# Finale -- how the $^%#* do you get a score to print in landscape



## JohnG (Sep 27, 2011)

I've followed the instructions to do so, but can't get Finale to print a particular score in Landscape (sideways). It keeps coming out Portrait.

Any suggestions?


----------



## nikolas (Sep 27, 2011)

You need to change the paper orientation both in the page setup AND the printer! Otherwise it will just crop it up! Try printing in PDF first, to save paper and time...


----------



## Casey Edwards (Sep 28, 2011)

When you start your project, you have to make sure that you selected Landscape to begin with. Then when you go to print just chose landscape.
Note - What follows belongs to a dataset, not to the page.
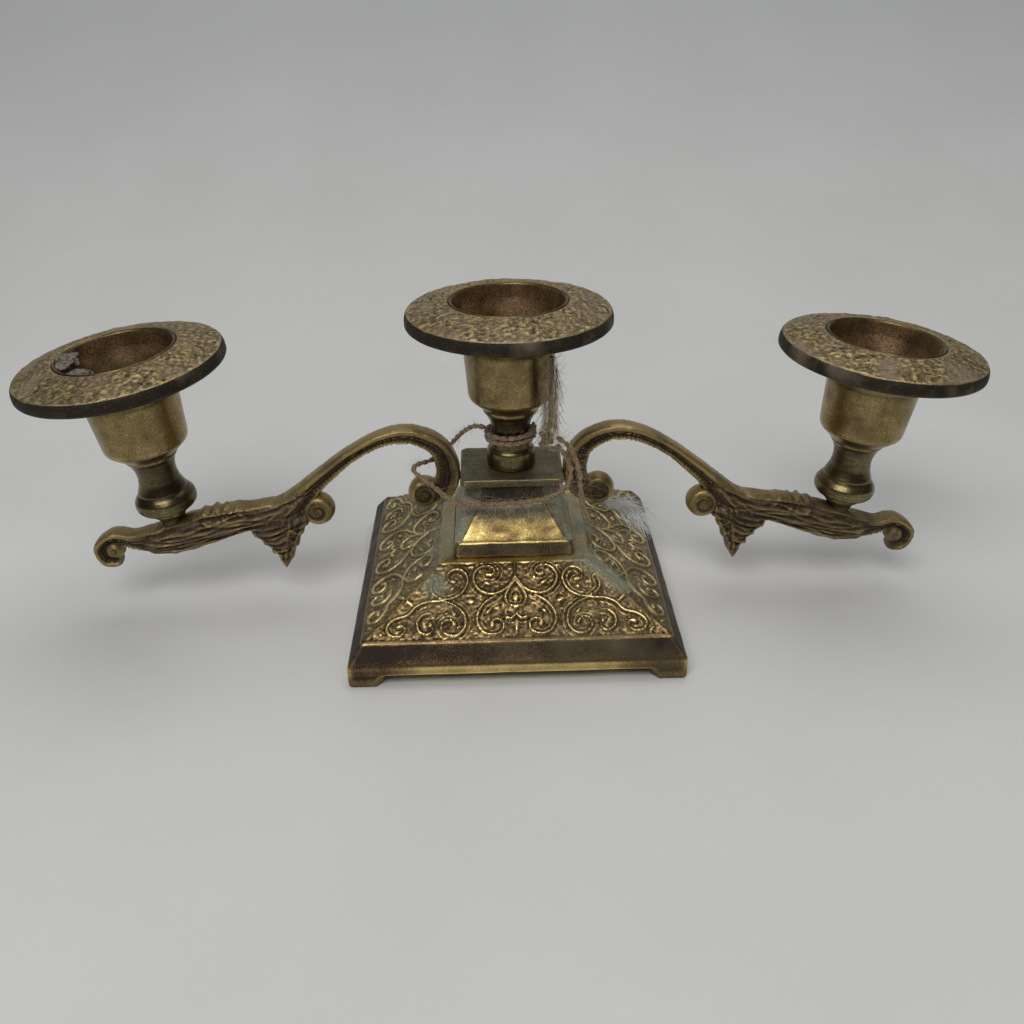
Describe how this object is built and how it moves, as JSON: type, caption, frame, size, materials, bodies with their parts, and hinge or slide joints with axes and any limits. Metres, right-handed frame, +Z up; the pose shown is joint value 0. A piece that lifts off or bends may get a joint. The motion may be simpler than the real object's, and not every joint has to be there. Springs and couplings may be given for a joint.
{
  "type": "tabletop candelabra",
  "caption": "Three-light tabletop candelabra: square footed base with raised scrollwork, two S-scroll arms, turned stems, candle cups and wide drip pans.",
  "frame": {"origin": "on the table, under the centre of the square base", "axes": "+Z up, +X along the arms towards the right-hand candle, -Y towards the front"},
  "size_m": [0.1955, 0.0682, 0.0689],
  "materials": {
    "cast_brass": "cast, aged, tarnished in the recesses and worn bright on the edges",
    "turned_brass": "turned, satin, aged",
    "crusted_brass": "turned ring with a rough dusty crust of old wax and tarnish",
    "steel": "plain steel, dulled",
    "twine": "brown jute, hairy"
  },
  "bodies": {
    "base": {"base_casting": "cast_brass", "pedestal": "cast_brass", "tie_rod": "steel", "base_washer": "steel", "base_nut": "steel"},
    "crosspiece": {"crosspiece_hub": "cast_brass", "left_arm": "cast_brass", "right_arm": "cast_brass", "left_arm_pin": "turned_brass", "right_arm_pin": "turned_brass", "centre_stem": "turned_brass", "left_stem": "turned_brass", "right_stem": "turned_brass", "twine_wrap": "twine", "twine_knot": "twine", "twine_loop": "twine", "twine_tail": "twine", "twine_strand": "twine"},
    "centre_holder": {"centre_cup": "turned_brass", "centre_drip_pan": "crusted_brass", "centre_cup_nut": "steel"},
    "left_holder": {"left_cup": "turned_brass", "left_drip_pan": "crusted_brass", "left_cup_screw": "steel"},
    "right_holder": {"right_cup": "turned_brass", "right_drip_pan": "crusted_brass", "right_cup_screw": "steel"}
  },
  "joints": [
    {"name": "crosspiece_swivel", "type": "hinge", "parent": "base", "child": "crosspiece", "pos_m": [0, 0, 0.0273], "axis": [0, 0, 1], "continuous": true},
    {"name": "centre_cup_turn", "type": "hinge", "parent": "crosspiece", "child": "centre_holder", "pos_m": [0, 0, 0.03265], "axis": [0, 0, 1], "continuous": true},
    {"name": "left_cup_turn", "type": "hinge", "parent": "crosspiece", "child": "left_holder", "pos_m": [-0.07408, -0.00176, 0.02519], "axis": [-0.1097, -0.0399, 0.9932], "continuous": true},
    {"name": "right_cup_turn", "type": "hinge", "parent": "crosspiece", "child": "right_holder", "pos_m": [0.07292, 0, 0.02321], "axis": [0.108, -0.0069, 0.9941], "continuous": true}
  ]
}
My options for that are on the first print page when I hit ctrl+p. I'm on Finale 2010/Win7.

IF you forgot to initially setup your project in Landscape then follow these directions:

1. Go to 'Tools' and click the 'Page Layout' tool.

2. Click on the 'Page Layout' drop-down button now available and chose 'Page Size.'

3. You'll see a radio button allowing you to chose between Portrait and Landscape there and also a drop-down menu for customizing your paper size further if needed.



I hope this helps. I guess it pays 'sometimes' to be a Finale guy in a Sibelius world. :D


----------



## JohnG (Sep 28, 2011)

THANKS GUYS!


----------